- _WHAT TO PRODUCE_
Repeat exactly what appears from the opening line of the listing to the line with "three turning clips.", inclusive.

=-=-=

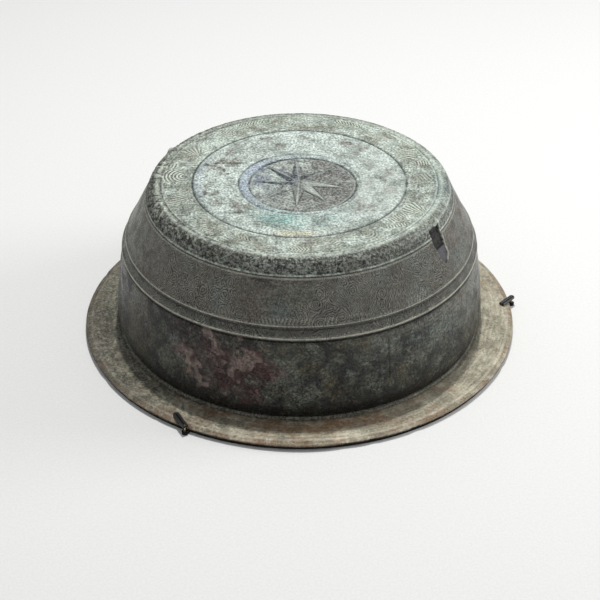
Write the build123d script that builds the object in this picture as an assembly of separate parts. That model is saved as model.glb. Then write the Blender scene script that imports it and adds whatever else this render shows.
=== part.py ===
"""Basin-shaped bronze gong lying face up on a low ring mount with three turning clips.

Millimetres, +Z up. The origin is the centre of the plane that the mount stands on, on the
gong's own axis. Polar angles are measured from +X towards +Y, seen from above.
"""

import os
from math import atan2, cos, sin

from build123d import *

# ---- gong casting: driving sizes ----
FLANGE_R = 250.0  # outer radius of the flange
FLANGE_T = 3.8  # thickness of the flange
BEVEL_W = 7.0  # width of the sloping border of the flange
BEVEL_DROP = 1.6  # how far that border falls to the outer edge
WALL = 3.8  # thickness of the bronze everywhere else
NECK_R, NECK_H = 206.5, 3.0  # where the wall meets the flange; heights are above the flange's top
NECK_FILLET = 2.5
BELLY_R, BELLY_H = 211.5, 20.0  # widest ring of the bulging wall
WAIST_R, WAIST_H = 207.6, 62.0  # half-way up the bulging wall
RIDGE_R = 1.3  # how far each raised ridge stands out
RIDGE_W = 4.6  # width of a ridge at its foot
RIDGE_SINK = 1.6  # how deep that foot lies in the wall
LOWER_RIDGE = (201.6, 101.0)  # radius and height of the ridges' middles on the wall
UPPER_RIDGE = (196.6, 113.5)
SHOULDER_R, SHOULDER_H = 173.4, 160.0  # top of the straight cone that carries the decoration
LIP_R, LIP_H = 168.8, 171.0  # where the shoulder starts to round over
FACE_R, FACE_H = 160.5, 176.4  # edge and height of the flat face

# ---- wedge-shaped break in the shoulder, and its fill ----
BREAK_POLAR = -31.5  # where it is round the shoulder
BREAK_FOOT_H = 130.0  # height of its lower tip
# its corners, from the tip: sideways, and up along the slope of the shoulder
BREAK_CORNERS = [(-2.0, 0.0), (7.5, 9.0), (9.0, 42.0), (-10.0, 42.0), (-6.5, 9.0)]
BREAK_RUN = max(y for _, y in BREAK_CORNERS)
BREAK_DEPTH = 2.9  # the outer layers of the bronze have split away this deep
FILL_RUN = 19.0  # the fill closes the break this far up from the tip
FILL_RECESS = 1.1  # how far the fill lies behind the bronze

# ---- support plate and gasket ----
PLATE_T = 3.0
PLATE_R = 247.5
PLATE_HOLE_R = 201.0
GASKET_T = 1.5
GASKET_R = 246.5
GASKET_HOLE_R = 212.0
FIXING_PCD_R = 206.5  # three countersunk holes fix the plate down
FIXING_HOLE_R = 2.25
FIXING_HEAD_R = 4.4
FIXING_POLAR = 65.0
EAR_R = 3.5  # rounded ear of the plate that carries each socket

# ---- clips: a hairpin of sheathed wire on a leg that turns in a socket ----
LEG_R = 1.0
LEG_LIFT = 0.2  # leg's end above the standing plane
SOCKET_R = 2.0
SOCKET_BORE_R = 1.05
SOCKET_H = 4.0
WIRE_R = 0.8
SHEATH_R = 1.7
SHEATH_BORE_R = 0.85
SHEATH_END = 1.0  # sheath runs past the wire's cut ends
STRAND_Y = 1.78  # half the distance between the two strands
SHEATH_CLEAR = 0.35  # air between sheath and bronze
NOTCH_CLEAR = 0.05  # the sheath is cut away this far round the leg
STUB = 2.2  # a hairpin whose round end points inward runs on past its leg by this much
# name: (polar angle, radius of the leg's axis, turn of the arm away from the gong's axis,
#        length of the arm, does the round end of the hairpin point inward)
CLIPS = {
    "right": (5.9, 253.8, 42.3, 20.0, False),
    "rear": (124.0, 253.2, 48.0, 22.0, False),
    "front": (-119.0, 252.4, 56.6, 24.0, True),
}

FLANGE_BOTTOM = PLATE_T + GASKET_T
FLANGE_TOP = FLANGE_BOTTOM + FLANGE_T
ARM_H = FLANGE_TOP + SHEATH_CLEAR + SHEATH_R


def at(radius, height):
    """A point of the gong's section, its height counted from the flange's top face."""
    return Vector(radius, FLANGE_TOP + height)


def cone_radius(height):
    """Outer radius of the straight decorated cone at a height above the flange's top."""
    t = (height - UPPER_RIDGE[1]) / (SHOULDER_H - UPPER_RIDGE[1])
    return UPPER_RIDGE[0] + t * (SHOULDER_R - UPPER_RIDGE[0])


def outer_section():
    """The outside of the casting from the flange's outer edge up to the middle of the face."""
    edge = Polyline(
        at(FLANGE_R, -FLANGE_T),
        at(FLANGE_R, -BEVEL_DROP),
        at(FLANGE_R - BEVEL_W, 0),
        at(NECK_R + NECK_FILLET, 0),
    )
    neck = Spline(
        at(NECK_R + NECK_FILLET, 0),
        at(NECK_R, NECK_H),
        at(BELLY_R, BELLY_H),
        tangents=[(-1, 0), (0, 1)],
    )
    wall_foot = ThreePointArc(at(BELLY_R, BELLY_H), at(WAIST_R, WAIST_H), at(*LOWER_RIDGE))
    between = Line(at(*LOWER_RIDGE), at(*UPPER_RIDGE))
    cone = Line(at(*UPPER_RIDGE), at(SHOULDER_R, SHOULDER_H))
    shoulder = Line(at(SHOULDER_R, SHOULDER_H), at(LIP_R, LIP_H))
    lip = RadiusArc(at(LIP_R, LIP_H), at(FACE_R, FACE_H), -9.0)
    face = Line(at(FACE_R, FACE_H), at(0, FACE_H))
    return [edge, neck, wall_foot, between, cone, shoulder, lip, face]


def inner_section():
    """The inside of the casting from the middle of the face down to the flange's underside."""
    face = Line(at(0, FACE_H - WALL), at(FACE_R - WALL, FACE_H - WALL))
    lip = Line(at(FACE_R - WALL, FACE_H - WALL), at(LIP_R - WALL, LIP_H - WALL))
    cone = Line(at(LIP_R - WALL, LIP_H - WALL), at(UPPER_RIDGE[0] - WALL, UPPER_RIDGE[1] - 2))
    wall = ThreePointArc(
        at(UPPER_RIDGE[0] - WALL, UPPER_RIDGE[1] - 2),
        at(WAIST_R - WALL, WAIST_H),
        at(BELLY_R - WALL, BELLY_H),
    )
    mouth = Line(at(BELLY_R - WALL, BELLY_H), at(NECK_R - WALL, -FLANGE_T))
    underside = Line(at(NECK_R - WALL, -FLANGE_T), at(FLANGE_R, -FLANGE_T))
    return [face, lip, cone, wall, mouth, underside]


def revolve_section(edges):
    """A solid turned about the Z axis from a closed outline of (radius, height) edges."""
    outline = Wire([edge for piece in edges for edge in piece.edges()])
    return revolve(Plane.XZ * make_face(outline), Axis.Z, 360)


def ridge(radius, height):
    """One raised ring, sunk into the wall by its foot."""
    bottom = at(radius - RIDGE_SINK, height - RIDGE_W / 2)
    top = at(radius - RIDGE_SINK, height + RIDGE_W / 2)
    crest = ThreePointArc(bottom, at(radius + RIDGE_R, height), top)
    return revolve_section([crest, Line(top, bottom)])


def break_plane():
    """Plane on the sloping cone with its origin at the lower tip and +Y up the slope."""
    slope = atan2(UPPER_RIDGE[0] - SHOULDER_R, SHOULDER_H - UPPER_RIDGE[1])
    return Plane(
        origin=(cone_radius(BREAK_FOOT_H), 0, FLANGE_TOP + BREAK_FOOT_H),
        x_dir=(0, 1, 0),
        z_dir=(cos(slope), 0, sin(slope)),
    )


def break_prism(run, from_depth, to_depth):
    """The break up to a distance from its tip, between two depths below the outer surface."""
    outline = make_face(Polyline(*BREAK_CORNERS, close=True))
    outline &= Pos(0, run / 2) * Rectangle(100, run)
    prism = extrude(Pos(0, 0, -to_depth) * outline, to_depth - from_depth, dir=(0, 0, 1))
    return Rot(0, 0, BREAK_POLAR) * (break_plane() * prism)


def gong_casting():
    """The whole instrument: face, shoulder, ridges, bulging wall and flange in one casting."""
    axis_line = Line(at(0, FACE_H), at(0, FACE_H - WALL))
    body = revolve_section(outer_section() + [axis_line] + inner_section())
    body += ridge(*LOWER_RIDGE)
    body += ridge(*UPPER_RIDGE)
    return body - break_prism(BREAK_RUN, -2 * WALL, BREAK_DEPTH)


def loss_fill():
    """Fill on the floor of the break, in its lower part, set back from the bronze around it."""
    return break_prism(FILL_RUN, FILL_RECESS, BREAK_DEPTH)


def ear_plan(polar, radius):
    """Plan of one ear: a finger from the plate's edge, round about the clip's axis."""
    finger = Rectangle(radius - PLATE_HOLE_R - 10, 2 * EAR_R, align=(Align.MAX, Align.CENTER))
    return Rot(0, 0, polar) * (Pos(radius, 0) * (finger + Circle(EAR_R)))


def support_plate():
    """Flat ring under the flange, with an ear for each clip and three countersunk holes."""
    plan = Circle(PLATE_R) - Circle(PLATE_HOLE_R)
    for polar, radius, *_ in CLIPS.values():
        plan += ear_plan(polar, radius)
        plan -= Rot(0, 0, polar) * (Pos(radius, 0) * Circle(SOCKET_R))
    plate = extrude(plan, PLATE_T)
    for spot in PolarLocations(FIXING_PCD_R, 3, start_angle=FIXING_POLAR):
        plate -= spot * (Pos(0, 0, PLATE_T / 2) * Cylinder(FIXING_HOLE_R, 2 * PLATE_T))
        sink_depth = FIXING_HEAD_R - FIXING_HOLE_R
        sink = Cone(FIXING_HOLE_R, FIXING_HEAD_R, sink_depth)
        plate -= spot * (Pos(0, 0, PLATE_T - sink_depth / 2) * sink)
    return plate


def rim_gasket():
    """Foam ring that keeps the bronze off the painted plate."""
    return Pos(0, 0, PLATE_T) * extrude(Circle(GASKET_R) - Circle(GASKET_HOLE_R), GASKET_T)


def hairpin(open_x, closed_x):
    """Line of a hairpin, from its open end to its round end and back, on the clip's own axes."""
    corners = [(open_x, STRAND_Y), (closed_x, STRAND_Y), (closed_x, -STRAND_Y), (open_x, -STRAND_Y)]
    return FilletPolyline(*[(x, y, ARM_H) for x, y in corners], radius=STRAND_Y - 0.01)


def bar_along(path, radius):
    """A round bar along a path, its ends square to it."""
    return sweep(Plane(origin=path @ 0, z_dir=path % 0) * Circle(radius), path=path)


def upright(radius, bottom, top):
    """A round bar on the clip's turning axis between two heights."""
    return Pos(0, 0, bottom) * Cylinder(radius, top - bottom, align=(Align.CENTER, Align.CENTER, Align.MIN))


def clip_parts(name):
    """The socket, leg, wire and sheath of one clip, standing at its place on the plate."""
    polar, radius, turn, arm, closed_end_inward = CLIPS[name]
    open_x, closed_x = (-STUB, arm) if closed_end_inward else (arm, -STRAND_Y)
    wire_open_x = open_x + (SHEATH_END if closed_end_inward else -SHEATH_END)
    leg = upright(LEG_R, LEG_LIFT, ARM_H + WIRE_R)
    sheath_line = hairpin(open_x, closed_x)
    sheath = bar_along(sheath_line, SHEATH_R) - bar_along(sheath_line, SHEATH_BORE_R)
    pieces = {
        "socket": upright(SOCKET_R, 0, SOCKET_H) - upright(SOCKET_BORE_R, 0, SOCKET_H),
        "leg": leg,
        "wire": bar_along(hairpin(wire_open_x, closed_x), WIRE_R) - leg,
        "sheath": sheath - upright(LEG_R + NOTCH_CLEAR, 0, ARM_H + 2 * SHEATH_R),
    }
    place = Rot(0, 0, polar) * Pos(radius, 0, 0) * Rot(0, 0, 180 + turn)
    return {f"{name}_clip_{kind}": place * solid for kind, solid in pieces.items()}


def main():
    """Build every piece and write one STEP file for each."""
    parts = {
        "gong_casting": gong_casting(),
        "loss_fill": loss_fill(),
        "support_plate": support_plate(),
        "rim_gasket": rim_gasket(),
    }
    for name in CLIPS:
        parts.update(clip_parts(name))
    os.makedirs("parts", exist_ok=True)
    for node, solid in parts.items():
        solid.label = node
        export_step(solid, f"parts/{node}.step")


main()
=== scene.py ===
"""Looks of a flanged bronze basin gong and of the low clip mount that carries it.

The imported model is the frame: everything stands in its metres. Sizes inside the classes are
millimetres, heights of the bronze are counted from the flange's top face, and polar angles run
from +X towards +Y.
"""

import logging
from dataclasses import dataclass, field
from enum import Enum
from itertools import product
from math import pi, radians

import bpy
import numpy as np
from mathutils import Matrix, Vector


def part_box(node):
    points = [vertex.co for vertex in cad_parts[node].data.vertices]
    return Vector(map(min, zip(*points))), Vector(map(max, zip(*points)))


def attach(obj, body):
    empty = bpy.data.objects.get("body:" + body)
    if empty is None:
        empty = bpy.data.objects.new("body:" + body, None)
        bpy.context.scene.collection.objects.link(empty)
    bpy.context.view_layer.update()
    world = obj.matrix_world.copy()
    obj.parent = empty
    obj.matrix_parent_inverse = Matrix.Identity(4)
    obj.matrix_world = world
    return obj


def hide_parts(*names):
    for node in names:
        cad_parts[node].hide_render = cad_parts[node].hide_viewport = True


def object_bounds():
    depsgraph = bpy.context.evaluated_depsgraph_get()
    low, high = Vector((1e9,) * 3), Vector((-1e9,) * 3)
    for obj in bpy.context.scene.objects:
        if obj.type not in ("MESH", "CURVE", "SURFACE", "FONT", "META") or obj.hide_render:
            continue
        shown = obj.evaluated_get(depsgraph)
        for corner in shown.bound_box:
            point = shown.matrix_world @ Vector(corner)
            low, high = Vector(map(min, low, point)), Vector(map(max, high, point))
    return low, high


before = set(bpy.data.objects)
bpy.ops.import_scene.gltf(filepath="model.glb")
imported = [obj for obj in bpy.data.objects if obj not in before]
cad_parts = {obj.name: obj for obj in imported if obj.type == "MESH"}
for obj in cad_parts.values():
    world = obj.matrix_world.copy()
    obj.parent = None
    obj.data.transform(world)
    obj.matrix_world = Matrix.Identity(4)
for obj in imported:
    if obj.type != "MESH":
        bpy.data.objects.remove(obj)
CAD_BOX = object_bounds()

LOG = logging.getLogger("gong")
MM = 0.001
SHARP_EDGE = 62.0  # faces that meet at more than this many degrees keep a hard edge
UNROLL_R = 190.0  # mean radius on which the wall's line work is unrolled, in mm
ROOT = "root"
MASKS = ("raised", "incised", "pitted", "broken", "brown", "warm", "cool", "blue", "grime")

Array = np.ndarray
Pair = tuple[float, float]
Colour = tuple[float, float, float]
Socket = bpy.types.NodeSocket


def smooth(low: float, high: float, x: Array) -> Array:
    """Smoothstep: nought below low, one above high, 3t^2 - 2t^3 between.

    Args:
        low: where the step starts.
        high: where it ends; it may be lower than low for a falling step.
        x: the values.

    Returns:
        The step at each value.
    """
    t = np.clip((x - low) / (high - low), 0.0, 1.0)
    return t * t * (3.0 - 2.0 * t)


def band(low: float, high: float, soft: float, x: Array) -> Array:
    """One between low and high, falling to nought over twice soft at both ends."""
    return smooth(low - soft, low + soft, x) * (1.0 - smooth(high - soft, high + soft, x))


def line(place: float, half_width: float, x: Array) -> Array:
    """Bell curve exp(-(d / half_width)^2) about a place."""
    return np.exp(-(((x - place) / half_width) ** 2))


def turned(theta: Array, polar: float) -> Array:
    """Angle from a polar angle in degrees, wrapped to plus or minus half a turn, in radians."""
    return (theta - radians(polar) + pi) % (2.0 * pi) - pi


def towards(theta: Array, polar: float, width: float) -> Array:
    """Bell curve round the ring, about a polar angle and with a half width, both in degrees."""
    return line(0.0, radians(width), turned(theta, polar))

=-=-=

- _IN RESPONSE_
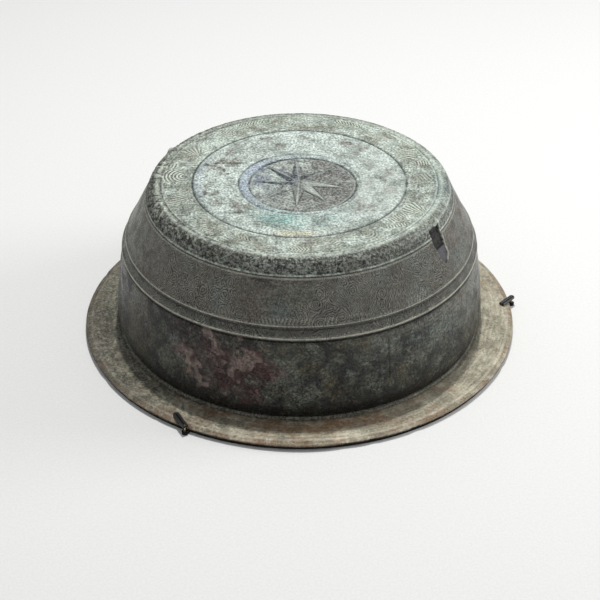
Write the build123d script that builds the object in this picture as an assembly of separate parts. That model is saved as model.glb. Then write the Blender scene script that imports it and adds whatever else this render shows.
=== part.py ===
"""Basin-shaped bronze gong lying face up on a low ring mount with three turning clips.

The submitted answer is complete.